Tuesday, July 14, 2015

Nasty Habits!


A picture (of the public garden in Plainfield, WI) taken using the pano setting on my phone
The Digital Age has chained some of us to our technology. We are connected to our devices. I am not sure that makes us more or less connected to everyone around us. My mother hates Siri, computers, and the internet... until it solves some small dilemma for her.

My father thinks I have become a Wizard with the knowledge of the universe at my fingertips. HAL, in the form of Siri is at my command. I can find anyone or anything in the universe. My brother, nearly a generation younger than me, disdains this connectiveness because we as a people don't have to "know" anything. We can find "it" out using our phones.



Although my son assumes I am a dinosaur of some yet undiscovered type, I embrace technology and am always messing around to discover what it can do. When some app, though, does something perfectly satisfactorily for me, I don't care if it is the latest thing or five years old-- and I hate it when it is changed.  (It used to be our music that divided the generations; music, not so much anymore.)

This pano pic (of the public garden in Plainfield, WI) has some obvious distortions.

Taking picture of wide angle views in a garden has always been problematic. I think that is why so many of use take a macro picture of a single flower or plant rather than a shot of a large section of our gardens when posting to our blogs. The view descends into a large sea of green.

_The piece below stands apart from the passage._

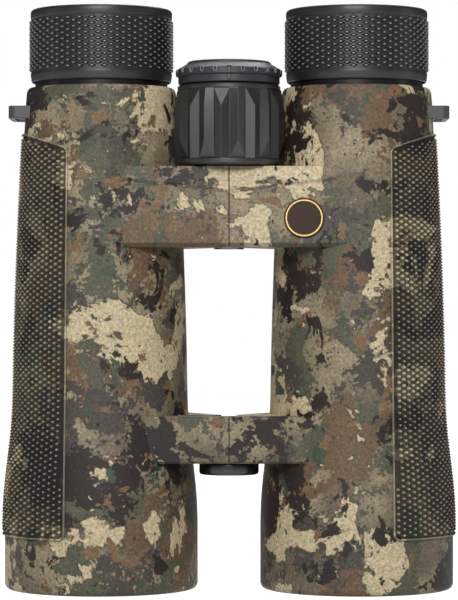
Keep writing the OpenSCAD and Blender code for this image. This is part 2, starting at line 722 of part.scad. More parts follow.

I am still working on perfecting this pano technique before I share large swaths of my garden or a panorama of the Long Border. I plant the long border so sections of it come in and out of bloom during the seasons, not to be seen all in one wide swipe. I'm not sure "pano" can be a good thing for my yard.

Until my yard lives up to the technology, it is old school pictures.

Blooming in the garden:

Queen of the prairie reached 7' tall this year!  Usually it is 3' to 4' tall in my garden.

The local Prairie Nursery says 4' to 5'. I have to say both sites have the spread wrong. This plant is a ground eater with a spread of more than six feet. It is a darling plant, even with its world dominating ways. Until you grow it, you do not understand its charm.

Macro of filipendula


New acquisition, still sitting in the pot, 'hydrangea 'Bloomstruck'. Someday the macrophylla hydrangea that reblooms will be a reality in my zone 4 garden.  Is 'Bloomstruck' the one? The marketing on the internet would say yes, but until it blooms in my garden next year, the verdict is still unknown regardless of what Siri would say.


1 comment:

  1. I very much enjoy the occasional pano, but as you say, it ends up being a sea of green. Pano works super for clouds! :)
    I had to catch up on your blog, hadn't been on in a while. My Queen of the Prairie is crazy tall this year! It must be perfect conditions for it or something. It is finally taking hold and spreading a bit. I have a bunch of spreading plants in one bed, adn they are competing. ONe is a campanula and I am sick of that species - People gave me 3 different kinds and the crazy things are takig over. Will have to do a rip out job this fall I'm afraid.